The second one we went to was Lau Pa Sat near Raffles Place, a stone throw from the financial district.

This is probably the most touristy one and so there were inevitably touts pulling us towards grilled rays and chilli crab. I am prone to seafood allergies so rays are out; my folks don’t eat crab. Most dishes were below-par except for the oyster omelette, which was easily the best oyster omelette; crispy edges, packed with little oysters and runny eggs in the middle.

Despite my love for street-side eating, I wasn’t too impressed by the hawker centres in Singapore. Perhaps it was because food wasn’t freshly prepared – everything was precooked and they just mix the ingredients together in a wok upon order. And perhaps all dishes were quite heavy with grease and chillies. So for contrast, we paid a visit to Iggy’s, the World’s Best restaurant in Asia.

Snack shops around the city were great. Mr Bean, found in major MRT stations, served delicious soya milk pudding and round pancakes. Local stores selling traditional delicacies like deep fried dough were much better than HK. Our winter is Singapore's rainy days, so we spent a few hours around boat quay, where the ex-pats cluster for their happy hour.

We took breakfast like the locals, kaya toasts and kopi or milk tea with condensed milk. I LOVE kaya, a sweet spread made with egg yolk and sugar. Dad thought bread was generally more fluffy. Toasts are served with water-boiled eggs for breakfast, which were like poached eggs – brilliant stuff. Ya Kun is a reliable local chain, but even food court stuff was very decent.

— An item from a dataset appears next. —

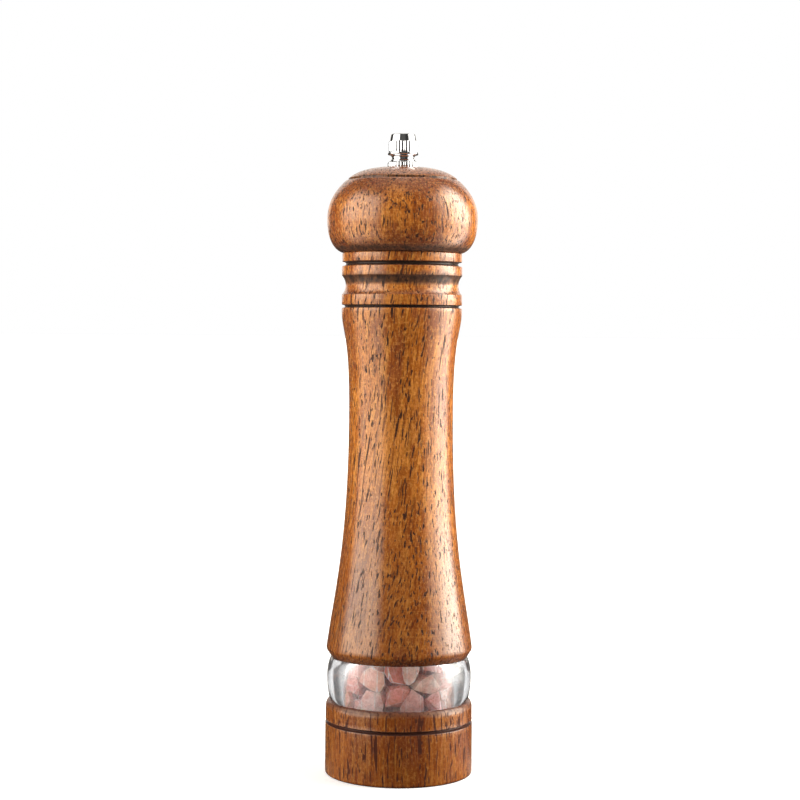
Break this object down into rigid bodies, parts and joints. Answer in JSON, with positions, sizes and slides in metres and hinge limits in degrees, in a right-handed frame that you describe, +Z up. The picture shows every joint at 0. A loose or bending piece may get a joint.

Like proper tourists we bought a batch of “bbq meat” (Bakkwa) from Bee Cheng Hiang, even though they are also found in HK. The grilled pork belly is so much better than the traditional sheets of pork loin, they costs double, but the streaky belly tastes 10 times better.

I liked Singapore, it’s not as sterile as people make it out to be. But a bit like Taipei, I wasn’t mad about the food. Individually, I like Malay food, Indian grub, Indo cuisine and Chinese dishes, just not the versions offered in Singapore. Marina Bay Sands, however, is definitely worth coming back for.